Overall, there are a number of reasons why graphene is useful for biosensor applications, and this is why there is a lot of research going into the area. From a general perspective, graphene is typically used in biosensors in one of four ways – as an electron transfer material between the biomolecule and the rest of the sensor, as an impedance material that can ‘anchor’ biomolecules, as a photon/phonon transfer material for identifying the luminescence of a biomolecule, and as a field-effect transistor (FET) where low limits of detection are needed.
Graphene Sensor for Early Cancer Detection
Recent research has yielded a different type of graphene sensor. While many forms of graphene can be used, this sensor is different in that it uses a crumpled sheet of graphene. It’s not the first time that graphene has been crumpled and used in a device, but this is a rather novel application for these graphene sheets – most to date have focused on energy storage applications. Crumpling a graphene sheet essentially takes a conventional sheet and introduces wrinkles/deformations in the sheet so that exhibits different properties than its pristine form.

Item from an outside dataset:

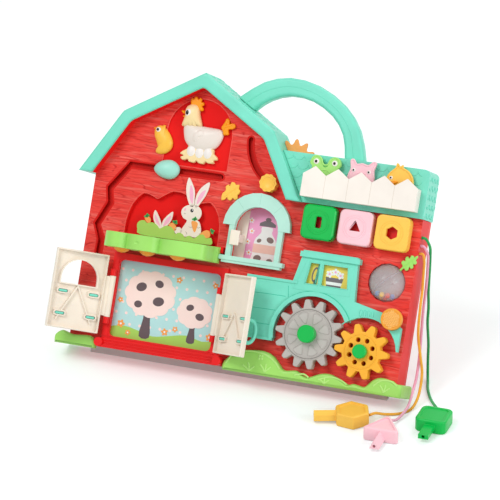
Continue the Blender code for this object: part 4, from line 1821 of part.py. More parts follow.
def main():
    clear_scene()
    collection = bpy.data.collections.new("busy_board")
    bpy.context.scene.collection.children.link(collection)
    board = axis_empty("board", (0, BOARD_Y, BOARD_Z), None, (-LEAN, 0, 0))
    front_shell(board)
    back_cover(board)
    roof_trim(board)
    annex_roof(board)
    carry_handle(board)
    grass(board)
    hen_and_chick(board)
    small_leaves(board)
    egg_slider(board)
    sun(board)
    bush_flap(board)
    rabbit_card(board)
    window(board)
    doorway(board)
    door(board, "left_door", 1, LEFT_DOOR_AXIS, LEFT_DOOR_WIDTH, LEFT_DOOR_OPEN,
         (LEFT_BARREL_LOW, LEFT_BARREL_HIGH), LEFT_CLIP_SPACING, True)
    door(board, "right_door", -1, RIGHT_DOOR_AXIS, RIGHT_DOOR_WIDTH, RIGHT_DOOR_OPEN,
         (RIGHT_BARREL_LOW, RIGHT_BARREL_HIGH), RIGHT_CLIP_SPACING, False)
    fence(board)
    popup(board, "frog", FROG_SHARES, FROG_X, FROG_SIZE, "bush")
    popup(board, "pig", PIG_SHARES, PIG_X, PIG_SIZE, "pink")
    popup(board, "pop_up_chick", POP_CHICK_SHARES, POP_CHICK_X, POP_CHICK_SIZE, "yellow")
    locks(board)
    tractor(board)
    headlight(board)
    gears(board)
    rattle(board)
    rear_stand(board)
    keys_and_cords()


main()
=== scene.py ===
"""The looks of the farm busy board: materials, rounded edges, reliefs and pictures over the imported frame."""

import json
import math
from itertools import groupby

import bmesh
import bpy
from mathutils import Matrix, Vector

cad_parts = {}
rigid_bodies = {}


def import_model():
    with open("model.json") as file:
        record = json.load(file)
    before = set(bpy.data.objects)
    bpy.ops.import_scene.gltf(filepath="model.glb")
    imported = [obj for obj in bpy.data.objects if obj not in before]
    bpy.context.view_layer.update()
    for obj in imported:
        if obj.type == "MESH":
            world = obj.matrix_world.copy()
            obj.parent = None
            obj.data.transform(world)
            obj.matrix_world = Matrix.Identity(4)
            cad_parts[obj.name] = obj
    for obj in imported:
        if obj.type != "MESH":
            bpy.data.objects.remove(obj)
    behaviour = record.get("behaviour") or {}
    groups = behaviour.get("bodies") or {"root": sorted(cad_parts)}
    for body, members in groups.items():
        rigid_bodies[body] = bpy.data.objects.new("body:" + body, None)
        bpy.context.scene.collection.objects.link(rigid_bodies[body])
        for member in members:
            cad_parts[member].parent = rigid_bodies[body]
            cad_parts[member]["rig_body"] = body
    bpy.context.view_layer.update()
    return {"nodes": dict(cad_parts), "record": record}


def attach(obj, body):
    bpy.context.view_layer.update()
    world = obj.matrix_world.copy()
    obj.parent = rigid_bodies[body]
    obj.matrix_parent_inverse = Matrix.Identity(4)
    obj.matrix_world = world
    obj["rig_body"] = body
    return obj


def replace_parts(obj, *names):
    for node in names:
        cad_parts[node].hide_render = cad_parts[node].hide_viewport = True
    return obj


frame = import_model()
NODES = frame["nodes"]
SCENE = bpy.context.scene

MM = 0.001
LEAN = math.radians(27.7)
BODY_BACK = 38
FLOOR_CLEARANCE = 0.001
ORIGIN_Y = -BODY_BACK * MM * math.cos(LEAN)
ORIGIN_Z = BODY_BACK * MM * math.sin(LEAN) + FLOOR_CLEARANCE
BOARD = Matrix.Translation((0, ORIGIN_Y, ORIGIN_Z)) @ Matrix.Rotation(-LEAN, 4, "X")
BOARD_MM = BOARD @ Matrix.Scale(MM, 4)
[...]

The FET approach was chosen specifically for this sensor as they have been proven to be an effective and sensitive way of detecting a wide range of nucleic acids without the need for labels being used. The detection of nucleic acids is a way of detecting whether a patient has early stage cancer, which in turn enables the patient to get treatment quicker, with a much higher survival rate. The reason that nucleic acids are used as the molecule of detection is due to the overexpression of DNA when someone has cancer. The overexpression of certain sequences in someone’s DNA leads to them being secreted out from the tumour and into the blood – so if certain nucleic acids are present in the blood, it is an early sign that the patient has cancer.

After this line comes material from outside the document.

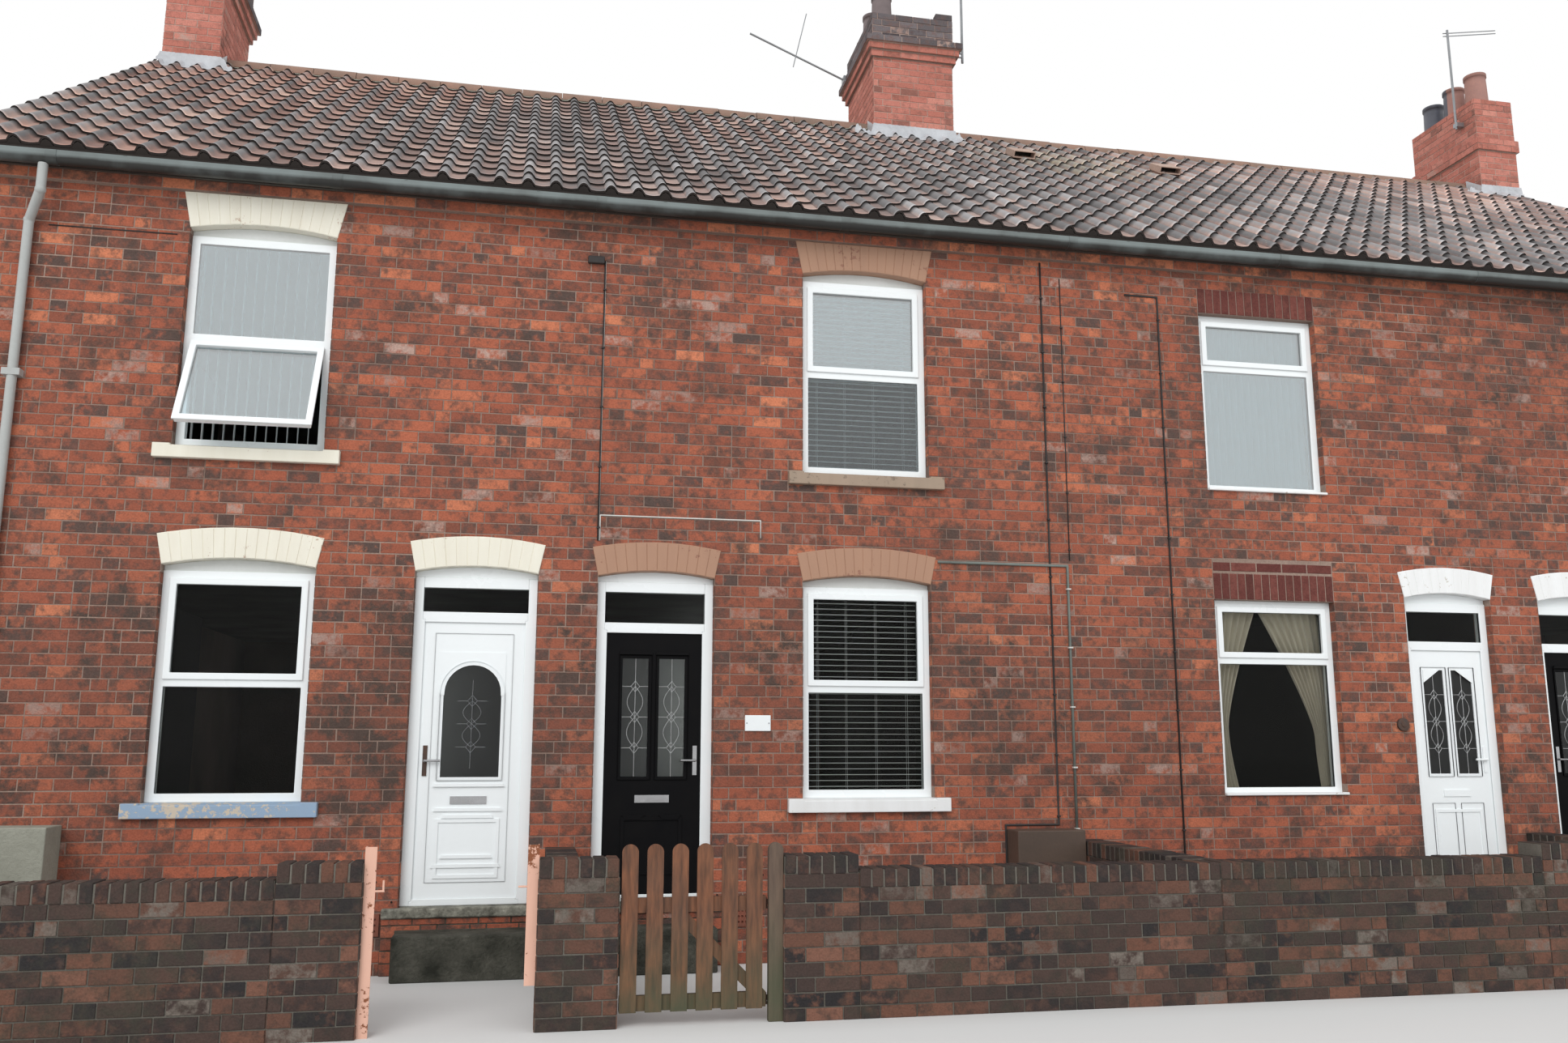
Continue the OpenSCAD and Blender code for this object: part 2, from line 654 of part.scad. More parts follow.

While it is a useful way of screening for cancer at an early stage of its development, many approaches require the nucleic fragments to be isolated and copied many times in-vitro. This approach is something that is both time consuming and is susceptible to errors. However, the sensitivity of the new graphene FET sensor negates the need for this process because its sensitivity is so high.
The key feature of the crumpled graphene sheets is that the nanoscale channels, i.e. the free space between the deformed sheet regions, act as so-called ‘electrical hot spots’. These hot spots were vital to the high sensitivity of the device because these channels were found to trap RNA and DNA molecules, while not being as selective to other molecules. In many other sensors, it is the opposite, where the other molecules present in a patient’s blood serum sample have more desirable interactions with the sensing surface than the DNA/RNA does.

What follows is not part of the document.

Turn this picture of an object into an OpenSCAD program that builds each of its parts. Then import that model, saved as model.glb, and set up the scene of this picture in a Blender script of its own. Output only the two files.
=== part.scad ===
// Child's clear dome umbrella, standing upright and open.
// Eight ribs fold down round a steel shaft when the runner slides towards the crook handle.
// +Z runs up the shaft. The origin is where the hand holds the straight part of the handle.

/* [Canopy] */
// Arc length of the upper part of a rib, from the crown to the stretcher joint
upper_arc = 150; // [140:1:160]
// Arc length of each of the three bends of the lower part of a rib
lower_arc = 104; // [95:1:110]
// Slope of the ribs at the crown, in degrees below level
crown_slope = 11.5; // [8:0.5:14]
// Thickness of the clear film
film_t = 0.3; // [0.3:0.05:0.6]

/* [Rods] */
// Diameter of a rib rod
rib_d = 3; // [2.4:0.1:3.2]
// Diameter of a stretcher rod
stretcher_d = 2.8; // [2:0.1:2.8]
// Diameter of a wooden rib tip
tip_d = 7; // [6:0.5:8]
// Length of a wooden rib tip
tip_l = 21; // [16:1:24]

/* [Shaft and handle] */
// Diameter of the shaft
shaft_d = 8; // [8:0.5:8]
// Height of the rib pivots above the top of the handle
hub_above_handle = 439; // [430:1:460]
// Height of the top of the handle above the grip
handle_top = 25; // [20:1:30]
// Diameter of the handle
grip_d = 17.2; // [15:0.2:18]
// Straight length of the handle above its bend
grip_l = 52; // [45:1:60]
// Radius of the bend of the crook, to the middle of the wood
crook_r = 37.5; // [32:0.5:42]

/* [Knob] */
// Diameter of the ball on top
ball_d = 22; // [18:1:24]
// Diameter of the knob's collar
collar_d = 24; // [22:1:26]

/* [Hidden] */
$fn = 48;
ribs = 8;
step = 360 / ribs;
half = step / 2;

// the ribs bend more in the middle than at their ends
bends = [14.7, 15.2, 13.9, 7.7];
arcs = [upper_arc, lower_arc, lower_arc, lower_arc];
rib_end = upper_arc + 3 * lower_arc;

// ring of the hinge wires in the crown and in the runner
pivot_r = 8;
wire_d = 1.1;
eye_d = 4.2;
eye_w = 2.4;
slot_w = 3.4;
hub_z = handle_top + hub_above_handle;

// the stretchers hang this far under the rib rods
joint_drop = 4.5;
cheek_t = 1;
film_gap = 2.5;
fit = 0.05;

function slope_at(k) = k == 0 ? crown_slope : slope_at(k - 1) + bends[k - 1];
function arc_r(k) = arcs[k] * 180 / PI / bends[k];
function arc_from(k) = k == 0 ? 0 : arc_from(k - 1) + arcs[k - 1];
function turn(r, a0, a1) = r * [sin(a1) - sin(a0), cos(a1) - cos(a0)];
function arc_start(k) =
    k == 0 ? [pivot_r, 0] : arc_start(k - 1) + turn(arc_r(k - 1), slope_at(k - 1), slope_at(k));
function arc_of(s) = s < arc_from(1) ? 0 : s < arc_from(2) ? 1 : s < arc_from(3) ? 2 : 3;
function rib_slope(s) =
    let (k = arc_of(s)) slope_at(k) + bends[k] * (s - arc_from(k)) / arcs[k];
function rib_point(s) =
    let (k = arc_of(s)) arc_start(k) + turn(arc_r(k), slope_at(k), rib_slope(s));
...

The reason for such an affinity to DNA and RNA over other molecules lies in the different electronic properties that the crumpled graphene sheet possesses, as well as increased residence time in the channels compared to other molecules. The change in electrical properties comes from the extra strain that the crumpling process induces on the sheets. This in turn causes the graphene sheet to have an electrical bandgap (something which it normally doesn’t have) and the creation of bandgap makes it more sensitive for detecting and interacting with the electrical charges on the surface of DNA and RNA molecules.
This recent discovery has a lot of potential because it can identify the nucleic acids without needing to amplify the number of molecules in the sample. This is something that could save a lot of time and manpower and could make the whole detection process a lot easier than is currently available. It appears that while graphene has been making a lot of inroads as a biosensing platform, this is one of the most significant to date, as the potential is there for it to be made into a portable and rapid diagnosis device.